Een tweede element is het onderhoud van het materieel, want ook de stroomafnemer, die stroom van de bovenleiding levert aan de trein, moet regelmatig onderhouden worden. De stroomafnemer van een van de treinen was naar het schijnt al 2 dagen voordien afgekeurd. Er wordt bespaard op het onderhoud, vaak zijn er zelf geen wisselstukken voorhanden en het personeel van de onderhoudsplaatsen kan de werkdruk nauwelijks aan.
De negatieve gevolgen van de besparingen en herstructureringen bij de spoorwegen beginnen voor steeds meer personeelsleden en reizigers duidelijk te worden.
Terwijl in 2004 93,2% van de treinen op tijd reed, was dat in 2005 gedaald tot 91,9%. Volgens Frédéric Petit, woordvoerder van Infrabel, was dit omdat juni en november slechte maanden waren die het gemiddelde naar beneden trokken. Hij wijt de problemen van toen aan het weer en bovenleidingsbreuken tijdens de spitsuren. Een jaar later is er nog niets veranderd.
Als er meer geïnvesteerd zou worden in onderhoud en voldoende personeel dan zouden er al veel minder problemen zijn.
Maar incidenten en vertragingen zullen we nooit volledig kunnen uitsluiten. In momenten van complete chaos doen de spoorarbeiders wat ze kunnen, maar ze kunnen maar roeien met de riemen die ze hebben.

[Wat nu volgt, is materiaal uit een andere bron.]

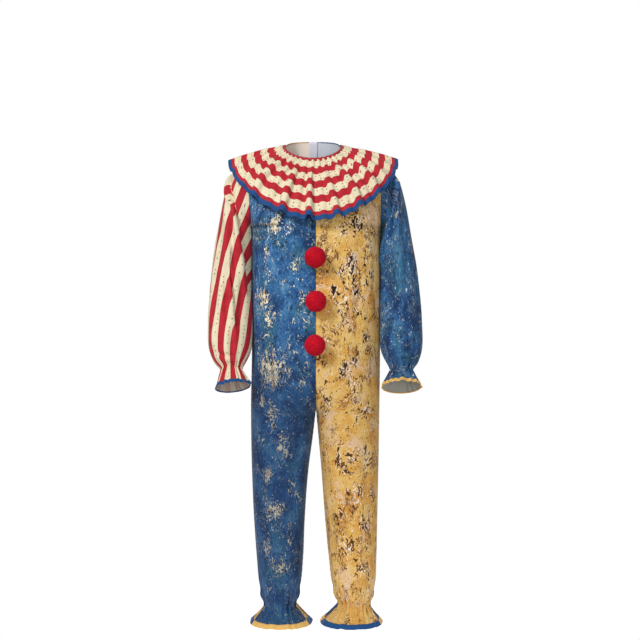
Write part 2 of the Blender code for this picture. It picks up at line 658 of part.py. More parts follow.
def build_zip_slider():
    """The slider's body with the bridge that holds the pull's pin."""
    wide, long, thick = SLIDER_SIZE
    body = prism(rounded(wide, long, 0.0018, -long / 2), thick, 0.0)
    foot, lap = BRIDGE_FOOT, BRIDGE_LAP
    posts = []
    for end in (-1, 1):
        start = end * (BRIDGE_LONG / 2) - foot / 2
        posts.append(prism([(-BRIDGE_WIDE / 2, start), (BRIDGE_WIDE / 2, start),
                            (BRIDGE_WIDE / 2, start + foot), (-BRIDGE_WIDE / 2, start + foot)],
                           BRIDGE_HIGH, thick - BRIDGE_SUNK))
    reach = BRIDGE_LONG / 2 + foot / 2 + lap
    half_wide = BRIDGE_WIDE / 2 + lap
    beam = prism([(-half_wide, -reach), (half_wide, -reach), (half_wide, reach),
                  (-half_wide, reach)], BEAM_THICK, thick - BRIDGE_SUNK + BRIDGE_HIGH - BEAM_SUNK)
    join_solids("zip_slider", [body] + posts + [beam], METAL, 0.35, 1.0, SLIDER_BASE)


def build_zip_pull():
    """The pull tab: a plate with a window, hinged by the pin at its top end, hanging down
    the zip from the bridge."""
    wide, long, thick = PULL_SIZE
    window_wide, window_long = PULL_WINDOW
    pin = PIN_RADIUS
    plate = rounded(wide, long, 0.0012, -pin)
    hole = rounded(window_wide, window_long, 0.0005, pin)
    count = len(plate)
    level = SLIDER_SIZE[2] + PIN_HEIGHT - thick / 2
    points, faces = [], []
    for height in (level, level + thick):
        for outline in (plate, hole):
            points += [(x, t, height) for x, t in outline]
    ring = [0, count, 2 * count, 3 * count]
    for i in range(count):
        k = (i + 1) % count
        faces.append((ring[0] + i, ring[0] + k, ring[1] + k, ring[1] + i))
        faces.append((ring[2] + i, ring[3] + i, ring[3] + k, ring[2] + k))
        faces.append((ring[0] + i, ring[2] + i, ring[2] + k, ring[0] + k))
        faces.append((ring[1] + i, ring[1] + k, ring[3] + k, ring[3] + i))
    place, down, out = zip_frame()
    hinge = bpy.data.objects.new("pull_hinge", None)
    hinge.location = place + out * (SLIDER_BASE + SLIDER_SIZE[2] + PIN_HEIGHT)
    bpy.context.collection.objects.link(hinge)
    bpy.context.view_layer.update()
    add_object("zip_pull", place_in_zip(points, SLIDER_BASE), faces, METAL, 0.35, 1.0, hinge)


# --- the suit -----------------------------------------------------------------------------
def main():
    for old in list(bpy.data.objects):
        bpy.data.objects.remove(old, do_unlink=True)
    build_panels()
    build_ankle_bindings()
    build_ankle_elastics()
    build_sleeves()
    build_collar()
    build_pompoms()
    build_zip_tape()
    build_zip_slider()
    build_zip_pull()


main()
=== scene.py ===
"""The looks of a clown jumpsuit, worn in shape and empty: printed cloth, a gathered collar,
bound frills, pompoms and a back zip, over the frame's solids.

Metres, +Z up, the front towards -Y, the wearer's left towards +X, the origin in the middle
of the shoulder line.

Formulas. A body panel is a grid of points (u, height): u runs from the suit's middle (0) to
the side seam (1). Below the armpit a row is a superellipse, cut off at the middle plane;
above it, rows blend from that section to the neck edge and the shoulder seam; below the
ankle's elastic it widens as a cone to the frill's hem, and the back's frill reaches round to
the front. A sleeve is a row of ellipses. The collar is ruled from the neck edge to a hem that
lies on the shoulders, and crowned. Every surface is then moved along its normals by folds:
gathers, which are sums of cosines that die away from their elastic, and creases, each a soft
trough along a bowed line with a ridge beside it. At a long fold, a sleeve's cloth also moves
round the arm, so that it laps over itself. Solidify gives each piece its cloth's thickness,
with the print outside and the paler reverse inside. UVs are metres on the flat cloth; on the
striped sleeve they are bent so that the stripes hang from the armhole.
"""
import math

import bpy
import numpy as np
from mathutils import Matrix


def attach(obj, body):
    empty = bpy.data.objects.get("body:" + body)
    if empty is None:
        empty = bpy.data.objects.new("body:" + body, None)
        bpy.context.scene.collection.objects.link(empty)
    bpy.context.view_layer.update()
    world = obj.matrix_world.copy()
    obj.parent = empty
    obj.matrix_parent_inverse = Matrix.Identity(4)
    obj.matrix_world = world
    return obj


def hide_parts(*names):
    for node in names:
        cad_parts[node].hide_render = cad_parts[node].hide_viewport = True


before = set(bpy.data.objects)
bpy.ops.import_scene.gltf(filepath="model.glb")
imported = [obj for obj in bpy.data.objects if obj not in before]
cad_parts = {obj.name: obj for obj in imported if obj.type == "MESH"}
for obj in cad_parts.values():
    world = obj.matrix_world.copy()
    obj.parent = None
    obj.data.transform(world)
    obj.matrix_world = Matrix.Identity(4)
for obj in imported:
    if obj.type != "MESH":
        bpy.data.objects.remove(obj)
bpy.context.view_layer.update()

# --- sizes --------------------------------------------------------------------------------
CLOTH = 0.0009           # thickness of the printed polyester
TAPE = 0.0005            # thickness of binding and zip tape
GAP = 0.0003             # between pieces that are sewn together

SHOULDER_Z = -0.037
ARMPIT_Z = -0.235
FORK_Z = -0.620
CROTCH_Z = -0.783
ELASTIC_TOP_Z = -1.352
ELASTIC_LOW_Z = -1.366
HEM_Z = -1.4115
BODY_HALF = 0.192
ARMHOLE_HALF_DEPTH = 0.078
SECTION_POWER = 2.3
LEG_OUTER = {
    -1: [(FORK_Z, 0.192), (CROTCH_Z, 0.1945), (-0.945, 0.192), (-1.125, 0.184),
         (-1.215, 0.177), (-1.305, 0.166), (ELASTIC_TOP_Z, 0.153)],
    1: [(FORK_Z, 0.192), (CROTCH_Z, 0.1895), (-0.945, 0.187), (-1.125, 0.183),
        (-1.215, 0.181), (-1.305, 0.175), (ELASTIC_TOP_Z, 0.160)],
}
LEG_INNER = {
    -1: [(CROTCH_Z, 0.0005), (-0.855, 0.009), (-0.945, 0.021), (-1.125, 0.0345),
         (-1.215, 0.038), (-1.305, 0.047), (ELASTIC_TOP_Z, 0.059)],
    1: [(CROTCH_Z, 0.0005), (-0.855, 0.007), (-0.945, 0.015), (-1.125, 0.029),
        (-1.215, 0.038), (-1.305, 0.050), (ELASTIC_TOP_Z, 0.065)],
}
HEM_OUTER = {-1: 0.197, 1: 0.199}
HEM_INNER = {-1: 0.0120, 1: 0.0130}
HEM_DEPTH = 0.085
FRILL_WRAP = 0.42        # radians that the back's frill reaches round to the front
FRONT_DEPTH = [(ARMPIT_Z, 0.118), (-0.45, 0.120), (FORK_Z, 0.122), (CROTCH_Z, 0.108),
               (-1.04, 0.086), (-1.20, 0.080), (-1.30, 0.067), (ELASTIC_TOP_Z, 0.050)]
BACK_DEPTH = [(ARMPIT_Z, 0.116), (-0.40, 0.114), (FORK_Z, 0.130), (CROTCH_Z, 0.114),
              (-1.04, 0.088), (-1.20, 0.084), (-1.30, 0.069), (ELASTIC_TOP_Z, 0.050)]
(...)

Vroeger was er veel meer personeel, personeel dat aanwezig was voor het geval er zich ergens een probleem zou voordoen. Nu is er op vele plaatsen tijdens het weekend niemand meer of slechts een minimumbezetting. Er is ook te weinig personeel in de stations en de seinhuizen,…
Eind augustus 2005 werd er in Brussel-Zuid nog gestaakt tegen het tekort aan seingevers en onderstationschefs en de verhoging van felxibiliteit. Vroeger waren er altijd trein- en rangeerbestuurders en treinbegeleiders voorzien als ‘reserve’ in hun standplaats om collega’s te vervangen (een bestuurder mag om veiligheidsredenen maximum 9-uren werken) of om een ander trein in te leggen om een defecte trein te vervangen. Nu is er vaak geen personeel en/of geen materieel voorhanden. Dit leidt tot extra vertragingen en soms tot een sneeuwbaleffect van vertragingen op andere lijnen.
Terwijl er bespaard wordt op onderhouds- en personeelskosten, krijgen de managers van de NMBS-groep schandalig hoge lonen, bovendien geven ze zichzelf nog riante bonussen erbovenop. Sinds 2005 bespaart de NMBS-groep 268 miljoen euro per jaar aan personeelskosten!! Maar de gevolgen van het personeelsgebrek (min 5400 in 3 jaar) laat zich steeds duidelijker voelen.
Sporadisch worden er dan aanwervingen georganiseerd om het personeel en de vakbonden terug een tijdje zoet te houden. Aanwervingsprocedures die trrouwens veel te lang aanslepen (soms tot een jaar) wegens een onderbemande personeelsdienst. Maar voor de laagste beroepscategoriën wordt er helemaal niet meer aangeworven, omdat de directie het werk wil uitbesteden aan onderaannemers, met slechtere lonen en arbeidsomstandigheden.
De laatste maanden vonden her en der al acties plaats van verschillende categoriën van spoorwegpersoneel, tegen de te hoge werkdruk en het personeelstekort. De vakbonden stellen dat ze zeer waakzaam zijn, maar dat is uiteraard niet voldoende. Het is hoog tijd dat de vakbonden de strijd tegen de uitverkoop van onze openbare spoorwegmaatschappij werkelijk organiseren.
Als we een goede dienstverlening willen voor alle reizigers en goede arbeidsomstandigheden voor alle spoormannen en –vrouwen dan moeten we samen vechten voor statutaire aanwervingen voor alle beroepscategoriën, dus ook laaggeschoolden en ongeschoolden, voor voldoende investeringen in het onderhouden en vernieuwen van de infrastructuur en het materieel. We moeten vechten tegen iedere vorm van uitbesteding en onderaanneming.